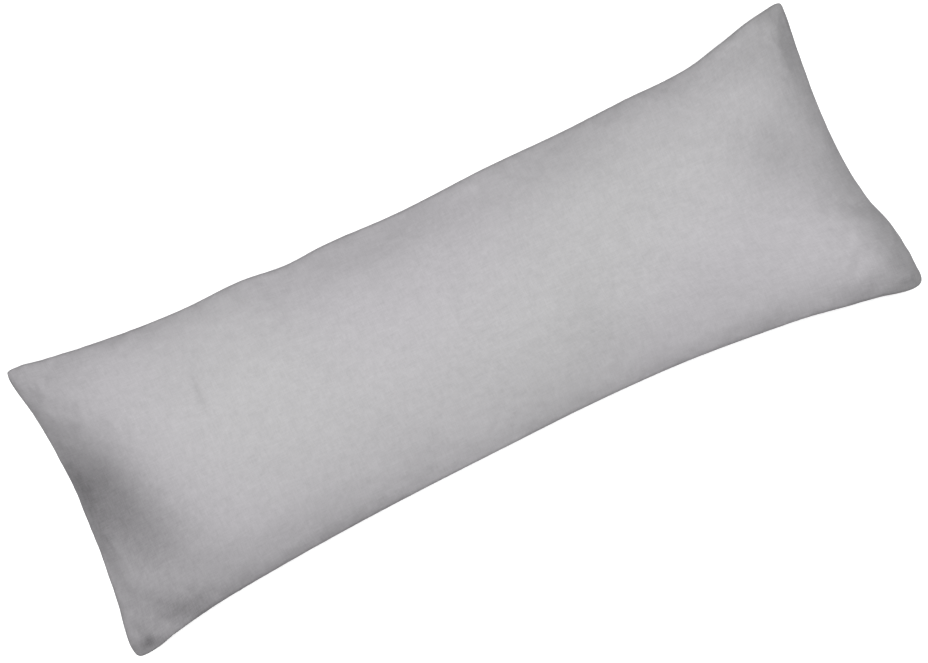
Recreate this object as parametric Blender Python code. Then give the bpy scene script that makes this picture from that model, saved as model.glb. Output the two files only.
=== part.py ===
"""A long rectangular body pillow of light grey cloth, lying on its back on a level surface.

Two equal panels are sewn together all round, turned right side out and filled.
X runs along the pillow, Y across it and Z up. The origin is on the surface it lies on,
under the middle of its footprint. All lengths are in metres.
"""

import bpy
import numpy as np

# The seam's four corners, as they lie once the cover is filled, before the tips are rounded.
BACK_LEFT = (-0.6826, 0.2484)
BACK_RIGHT = (0.6746, 0.2502)
FRONT_RIGHT = (0.6884, -0.2529)
FRONT_LEFT = (-0.6910, -0.2534)

# How far each long side is drawn in from the straight line between its corners.
# Columns: x, drawn in.
BACK_SIDE = (
    (-0.6826, 0.0000),
    (-0.6085, 0.0145),
    (-0.5108, 0.0283),
    (-0.4478, 0.0343),
    (-0.3863, 0.0380),
    (-0.2620, 0.0390),
    (-0.2310, 0.0442),
    (-0.2010, 0.0456),
    (-0.1550, 0.0434),
    (-0.0150, 0.0472),
    (0.1400, 0.0435),
    (0.2700, 0.0435),
    (0.3903, 0.0386),
    (0.4478, 0.0404),
    (0.4864, 0.0380),
    (0.5430, 0.0264),
    (0.6083, 0.0111),
    (0.6746, 0.0000),
)
FRONT_SIDE = (
    (-0.6910, 0.0000),
    (-0.6421, 0.0052),
    (-0.6084, 0.0128),
    (-0.5429, 0.0247),
    (-0.4175, 0.0374),
    (-0.2620, 0.0473),
    (-0.0150, 0.0551),
    (0.1400, 0.0578),
    (0.2930, 0.0538),
    (0.4175, 0.0428),
    (0.4862, 0.0349),
    (0.5426, 0.0248),
    (0.6075, 0.0131),
    (0.6409, 0.0056),
    (0.6884, 0.0000),
)

# The same for the two ends. Columns: y, drawn in.
LEFT_END = (
    (-0.2534, 0.0000),
    (-0.2198, 0.0027),
    (-0.1593, 0.0120),
    (-0.0983, 0.0191),
    (-0.0355, 0.0228),
    (0.0355, 0.0253),
    (0.0902, 0.0224),
    (0.1521, 0.0163),
    (0.2156, 0.0045),
    (0.2484, 0.0000),
)
RIGHT_END = (
    (-0.2529, 0.0000),
    (-0.2194, 0.0024),
    (-0.1601, 0.0069),
    (-0.1286, 0.0124),
    (-0.0981, 0.0214),
    (-0.0667, 0.0262),
    (0.0273, 0.0287),
    (0.0900, 0.0242),
    (0.1519, 0.0164),
    (0.2152, 0.0067),
    (0.2502, 0.0000),
)

# A tip is rounded by pulling it in, less and less over its reach.
TIP_PULL = 0.0060
TIP_REACH = 0.022

# The seam's height over the surface along the sides.
SEAM_HEIGHT = 0.090

# The two ends. Columns: how far the seam sags there and the power by which it comes to that,
# then the power and the rounding by which the height over the seam falls off.
SAG, SAG_POWER, FALL_POWER, FALL_ROUNDING = range(4)
LEFT_END_FALL = (0.060, 5.5, 7.5, 0.85)
RIGHT_END_FALL = (0.056, 5.5, 7.5, 0.85)

# How far each corner droops from that. Columns: corner, droop, how far in it begins.
CORNERS = (
    (BACK_LEFT, 0.004, 0.20),
    (BACK_RIGHT, 0.004, 0.18),
    (FRONT_RIGHT, 0.004, 0.19),
    (FRONT_LEFT, 0.008, 0.24),
)

# The filling's full height over the seam, and its full depth under it where nothing presses.
CROWN_HEIGHT = 0.094
BELLY_DEPTH = 0.130

# How the height falls off to the seam. A higher power keeps it full nearer to the seam,
# a rounding over one half makes the two panels meet at an edge, and the corner filling
# takes the corners from drawn flat, at 0, to full, at 1.
SIDE_POWER = 2.2
SIDE_ROUNDING = 0.81
CORNER_FILLING = 0.95

# The weight flattens the belly. The curve into the flat part begins this far off the surface.
FLATTENING = 0.012

# Hollows (and, with a depth under zero, swells) of the upper side, as the filling lies.
# Columns: x, y, half length, half width, turned by degrees, depth.
HOLLOWS = (
    (-0.618, 0.015, 0.105, 0.050, -75.0, 0.026),
    (-0.640, -0.170, 0.110, 0.080, 50.0, 0.020),
    (0.570, 0.055, 0.055, 0.060, 0.0, 0.014),
    (0.185, -0.075, 0.045, 0.080, 0.0, 0.004),
    (-0.170, -0.095, 0.090, 0.050, 0.0, 0.003),
    (-0.330, 0.020, 0.190, 0.100, 0.0, -0.005),
    (0.420, -0.060, 0.170, 0.110, 0.0, -0.004),
)

# The filling's slow unevenness. Columns: waves along, waves across, phase in turns, height.
LUMPS = (
    (3.0, 0.5, 0.15, 0.0016),
    (5.0, -1.0, 0.60, 0.0012),
    (7.5, 1.5, 0.35, 0.0009),
)

# Soft ridges and, with a height under zero, troughs where the cloth is drawn towards the seam.
# Columns: x and y of its outer end, x and y of its inner end, half width, height.
GATHERS = (
    (-0.6700, -0.1850, -0.6350, -0.2150, 0.014, 0.0045),
    (-0.6500, -0.1500, -0.6100, -0.1850, 0.013, -0.0035),
    (-0.6300, -0.2300, -0.5600, -0.2050, 0.012, -0.0030),
    (-0.6550, 0.1950, -0.5900, 0.1250, 0.012, -0.0025),
    (0.6400, 0.2100, 0.6150, 0.0900, 0.016, 0.0045),
    (0.6600, -0.2300, 0.5900, -0.1750, 0.014, 0.0045),
    (0.6450, -0.1250, 0.5750, -0.0950, 0.012, 0.0035),
    (0.6400, -0.0950, 0.5700, -0.0600, 0.011, -0.0030),
    (-0.2480, 0.2120, -0.2300, 0.1350, 0.012, -0.0030),
    (-0.2150, 0.2050, -0.1950, 0.1300, 0.012, 0.0020),
)

# The mesh: how many cells each panel has, and how strongly they crowd towards the seam.
CELLS_ALONG = 84
CELLS_ACROSS = 32
CROWDING_ALONG = 0.55
CROWDING_ACROSS = 0.75

CLOTH_COLOUR = (0.465, 0.457, 0.468, 1.0)
CLOTH_ROUGHNESS = 0.92


def clear_scene():
    for obj in list(bpy.data.objects):
        bpy.data.objects.remove(obj)


def through(rows, at):
    """The smooth curve through a table's two columns, read at the given places."""
    table = np.array(rows)
    place, value = table[:, 0], table[:, 1]
    slope = np.gradient(value, place)
    k = np.clip(np.searchsorted(place, at) - 1, 0, len(place) - 2)
    step = place[k + 1] - place[k]
    u = np.clip((at - place[k]) / step, 0, 1)
    start = (1 + 2 * u) * (1 - u) ** 2 * value[k] + u * (1 - u) ** 2 * step * slope[k]
    end = u * u * (3 - 2 * u) * value[k + 1] - u * u * (1 - u) * step * slope[k + 1]
    return start + end


def long_side(first, last, rows, inward, share):
    """Plan points of the front or back seam at shares of the way from its left corner."""
    x = first[0] + (last[0] - first[0]) * share
    chord = first[1] + (last[1] - first[1]) * share
    return np.stack([x, chord + inward * through(rows, x)], axis=-1)


def short_end(first, last, rows, inward, share):
    """Plan points of the left or right seam at shares of the way from its front corner."""
    y = first[1] + (last[1] - first[1]) * share
    chord = first[0] + (last[0] - first[0]) * share
    return np.stack([chord + inward * through(rows, y), y], axis=-1)


def spread_between_seams(along, across):
    """Plan points inside the four seams, for shares from -1 to 1 along and across."""
    s, t = (along + 1) / 2, (across + 1) / 2
    front = long_side(FRONT_LEFT, FRONT_RIGHT, FRONT_SIDE, 1, s)
    back = long_side(BACK_LEFT, BACK_RIGHT, BACK_SIDE, -1, s)
    left = short_end(FRONT_LEFT, BACK_LEFT, LEFT_END, 1, t)
    right = short_end(FRONT_RIGHT, BACK_RIGHT, RIGHT_END, -1, t)
    s, t = s[..., None], t[..., None]
    corners = (
        (1 - s) * (1 - t) * np.array(FRONT_LEFT)
        + s * (1 - t) * np.array(FRONT_RIGHT)
        + (1 - s) * t * np.array(BACK_LEFT)
        + s * t * np.array(BACK_RIGHT)
    )
    return (1 - t) * front + t * back + (1 - s) * left + s * right - corners


def round_tips(plan):
    """Pulls the cloth near each corner towards the middle, so that the tips are blunt."""
    pulled = plan.copy()
    for corner, _, _ in CORNERS:
        inward = -np.sign(corner)
        nearness = np.clip(1 - (plan - corner) * inward / TIP_REACH, 0, 1) ** 2
        amount = TIP_PULL * nearness[..., 0] * nearness[..., 1]
        pulled += amount[..., None] * inward
    return pulled


def end_fall(along, column):
    """The nearer end's value in a column."""
    return np.where(along < 0, LEFT_END_FALL[column], RIGHT_END_FALL[column])


def seam_height(along, across, plan):
    """The height of the seam's level, which is lower at the ends and at the corners."""
    height = SEAM_HEIGHT - end_fall(along, SAG) * np.abs(along) ** end_fall(along, SAG_POWER)
    for corner, droop, reach in CORNERS:
        away = np.linalg.norm(plan - corner, axis=-1) / reach
        height -= droop * np.clip(1 - away, 0, 1) ** 2
    return height


def fullness(along, across):
    """From 0 on the seam to 1 over the middle."""
    power, rounding = end_fall(along, FALL_POWER), end_fall(along, FALL_ROUNDING)
    lengthwise = np.clip(1 - np.abs(along) ** power, 0, 1) ** rounding
    crosswise = np.clip(1 - np.abs(across) ** SIDE_POWER, 0, 1) ** SIDE_ROUNDING
    both = lengthwise * crosswise
    return both / np.maximum(lengthwise + crosswise - both, 1e-9) ** CORNER_FILLING


def hollow_depth(plan):
    """How far the hollows lower the upper side at plan points."""
    depth = np.zeros(plan.shape[:-1])
    for x, y, half_length, half_width, turn, deep in HOLLOWS:
        c, s = np.cos(np.radians(turn)), np.sin(np.radians(turn))
        dx, dy = plan[..., 0] - x, plan[..., 1] - y
        lengthwise = (dx * c + dy * s) / half_length
        crosswise = (dy * c - dx * s) / half_width
        depth += deep * np.exp(-(lengthwise**2) - crosswise**2)
    return depth


def lump_height(along, across):
    height = np.zeros(along.shape)
    for waves_along, waves_across, phase, high in LUMPS:
        turns = waves_along * along / 2 + waves_across * across / 2 + phase
        height += high * np.sin(2 * np.pi * turns)
    return height


def gather_height(plan):
    """The ridges and troughs that run in from the seam."""
    height = np.zeros(plan.shape[:-1])
    for x0, y0, x1, y1, half_width, high in GATHERS:
        start, run = np.array((x0, y0)), np.array((x1 - x0, y1 - y0))
        share = ((plan - start) @ run) / (run @ run)
        nearest = start + np.clip(share, 0, 1)[..., None] * run
        away = np.linalg.norm(plan - nearest, axis=-1) / half_width
        height += high * np.exp(-(away**2)) * np.clip(1 - share, 0, 1) ** 0.7
    return height


def upper_side(along, across, plan):
    full = fullness(along, across)
    own_form = lump_height(along, across) - hollow_depth(plan)
    return seam_height(along, across, plan) + CROWN_HEIGHT * full + own_form * full**0.4 + (
        gather_height(plan) * np.minimum(1, 3 * full)
    )


def under_side(along, across, plan):
    """The belly: it hangs from the seam and is flat where it lies."""
    full = fullness(along, across)
    hung = seam_height(along, across, plan) - BELLY_DEPTH * full
    hung -= gather_height(plan) * np.minimum(1, 3 * full) * 0.6
    curve = (hung + FLATTENING) ** 2 / (4 * FLATTENING)
    return np.where(hung > FLATTENING, hung, np.where(hung < -FLATTENING, 0.0, curve))


def crowded(cells, crowding):
    """Places from -1 to 1 that lie closer together towards both ends."""
    even = np.linspace(-1, 1, cells + 1)
    return (1 - crowding) * even + crowding * np.sin(even * np.pi / 2)


def panel_faces(points, upwards):
    a, b, c, d = points[:-1, :-1], points[1:, :-1], points[1:, 1:], points[:-1, 1:]
    quads = np.stack([a, b, c, d], axis=-1).reshape(-1, 4)
    return quads if upwards else quads[:, ::-1]


def filled_pillow():
    """The points and faces of the closed form. Both panels share the seam's points."""
    along, across = np.meshgrid(
        crowded(CELLS_ALONG, CROWDING_ALONG), crowded(CELLS_ACROSS, CROWDING_ACROSS), indexing="ij"
    )
    plan = round_tips(spread_between_seams(along, across))
    upper = np.dstack([plan, upper_side(along, across, plan)])
    under = np.dstack([plan, under_side(along, across, plan)])

    inside = np.zeros(along.shape, bool)
    inside[1:-1, 1:-1] = True
    upper_index = np.arange(along.size).reshape(along.shape)
    under_index = upper_index.copy()
    under_index[inside] = along.size + np.arange(inside.sum())

    points = np.concatenate([upper.reshape(-1, 3), under[inside]])
    low, high = points.min(axis=0), points.max(axis=0)
    points[:, :2] -= (low[:2] + high[:2]) / 2
    faces = np.concatenate([panel_faces(upper_index, True), panel_faces(under_index, False)])
    return points, faces


def cloth_material():
    material = bpy.data.materials.new("grey_cloth")
    material.use_nodes = True
    shader = material.node_tree.nodes["Principled BSDF"]
    shader.inputs["Base Color"].default_value = CLOTH_COLOUR
    shader.inputs["Roughness"].default_value = CLOTH_ROUGHNESS
    shader.inputs["Metallic"].default_value = 0.0
    return material


def make_pillow():
    points, faces = filled_pillow()
    mesh = bpy.data.meshes.new("pillow")
    mesh.from_pydata(points.tolist(), [], faces.tolist())
    mesh.materials.append(cloth_material())
    mesh.shade_smooth()
    pillow = bpy.data.objects.new("pillow", mesh)
    bpy.context.scene.collection.objects.link(pillow)
    return pillow


def main():
    clear_scene()
    make_pillow()


main()
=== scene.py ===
"""A long light grey body pillow on a pale floor, seen face-on from above.

The pillow is a sewn cover of two equal panels, filled, and lying on its back.
X runs along it, Y across it and Z up, in metres, as in the solids.
"""

import math

import bpy
import numpy as np
from mathutils import Matrix, Vector


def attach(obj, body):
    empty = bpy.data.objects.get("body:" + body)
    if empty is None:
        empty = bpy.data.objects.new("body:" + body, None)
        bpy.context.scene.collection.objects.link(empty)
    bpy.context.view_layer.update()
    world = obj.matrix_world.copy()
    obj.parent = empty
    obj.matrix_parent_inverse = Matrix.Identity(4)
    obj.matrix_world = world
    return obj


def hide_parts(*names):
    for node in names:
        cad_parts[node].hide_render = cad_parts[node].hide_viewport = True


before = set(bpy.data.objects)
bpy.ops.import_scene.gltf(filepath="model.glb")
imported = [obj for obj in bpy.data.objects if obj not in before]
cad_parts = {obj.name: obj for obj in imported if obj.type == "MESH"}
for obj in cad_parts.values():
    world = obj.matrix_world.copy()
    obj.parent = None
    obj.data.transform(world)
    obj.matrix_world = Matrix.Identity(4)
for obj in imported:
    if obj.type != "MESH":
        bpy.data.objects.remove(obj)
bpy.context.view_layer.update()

# The picture's size in pixels, and the length that one pixel spans at the seam's height.
PICTURE_WIDE = 928
PIXEL = 0.001543
# The pillow's length is turned this far from the picture's horizontal.
TURN = math.radians(25.473)
# The middle of the pillow's outline lies this far right of and above the picture's middle.
OFF_CENTRE_PIXELS = (-1.81, 3.31)
LENS, SENSOR = 85.0, 36.0

# The light leans a little towards the picture's right and top.
LIGHT_STRENGTH = 3.61
LIGHT_SPREAD = 26.0
LIGHT_LEAN = (-0.005, 0.034)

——

What is asked. Exactly as they appear, please write out the lines from the opening of the listing above down to the line containing "a level surface.", with both end lines included.

Answer in full.
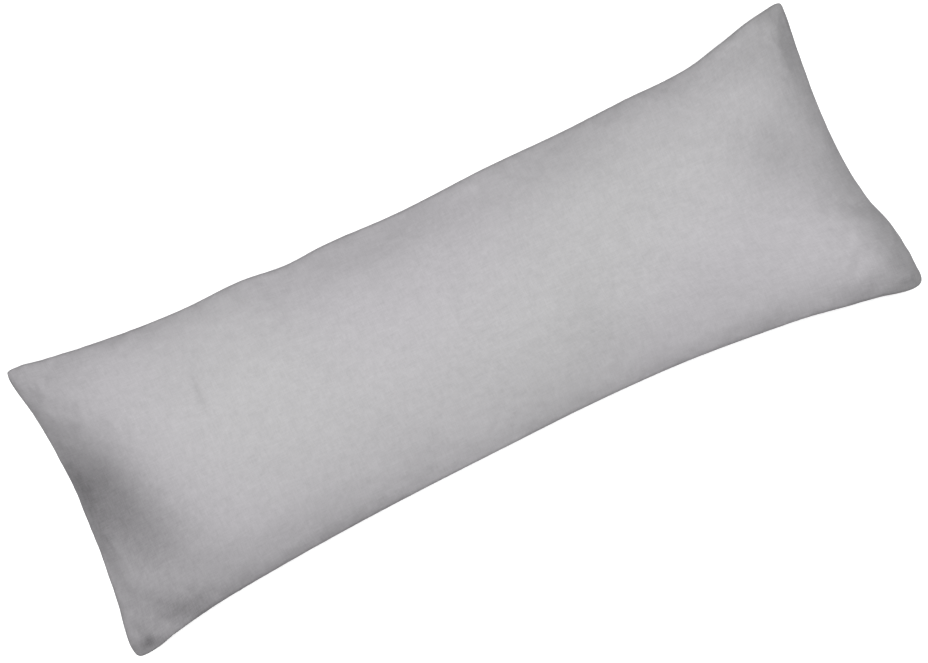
Recreate this object as parametric Blender Python code. Then give the bpy scene script that makes this picture from that model, saved as model.glb. Output the two files only.
=== part.py ===
"""A long rectangular body pillow of light grey cloth, lying on its back on a level surface.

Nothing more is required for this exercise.